-- start Stored data --

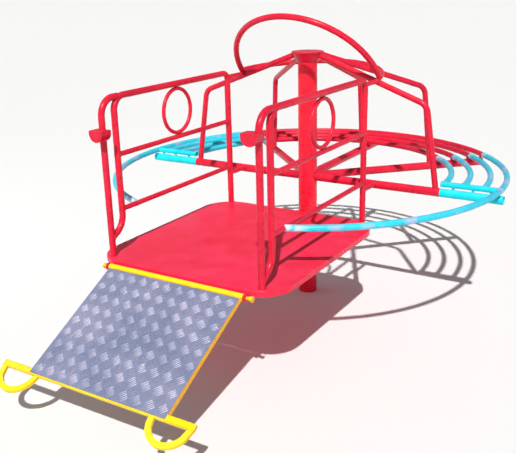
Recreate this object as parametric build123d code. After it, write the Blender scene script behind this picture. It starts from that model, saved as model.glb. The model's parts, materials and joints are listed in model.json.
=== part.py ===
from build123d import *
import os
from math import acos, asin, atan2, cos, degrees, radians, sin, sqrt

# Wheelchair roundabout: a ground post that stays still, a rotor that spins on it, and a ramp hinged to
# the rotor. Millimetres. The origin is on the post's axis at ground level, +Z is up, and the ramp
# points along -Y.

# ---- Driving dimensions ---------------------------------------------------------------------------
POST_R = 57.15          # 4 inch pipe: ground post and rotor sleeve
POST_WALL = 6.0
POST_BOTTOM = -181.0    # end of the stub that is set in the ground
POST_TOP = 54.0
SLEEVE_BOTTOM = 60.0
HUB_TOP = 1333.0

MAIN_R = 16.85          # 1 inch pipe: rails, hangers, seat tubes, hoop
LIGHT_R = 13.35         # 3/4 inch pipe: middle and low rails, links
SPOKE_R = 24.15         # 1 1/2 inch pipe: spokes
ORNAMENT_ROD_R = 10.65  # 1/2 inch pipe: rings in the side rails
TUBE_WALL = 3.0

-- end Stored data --

Task statement: Tally up the lines holding the string "that" in this listing, and report the total alone.

The output: 3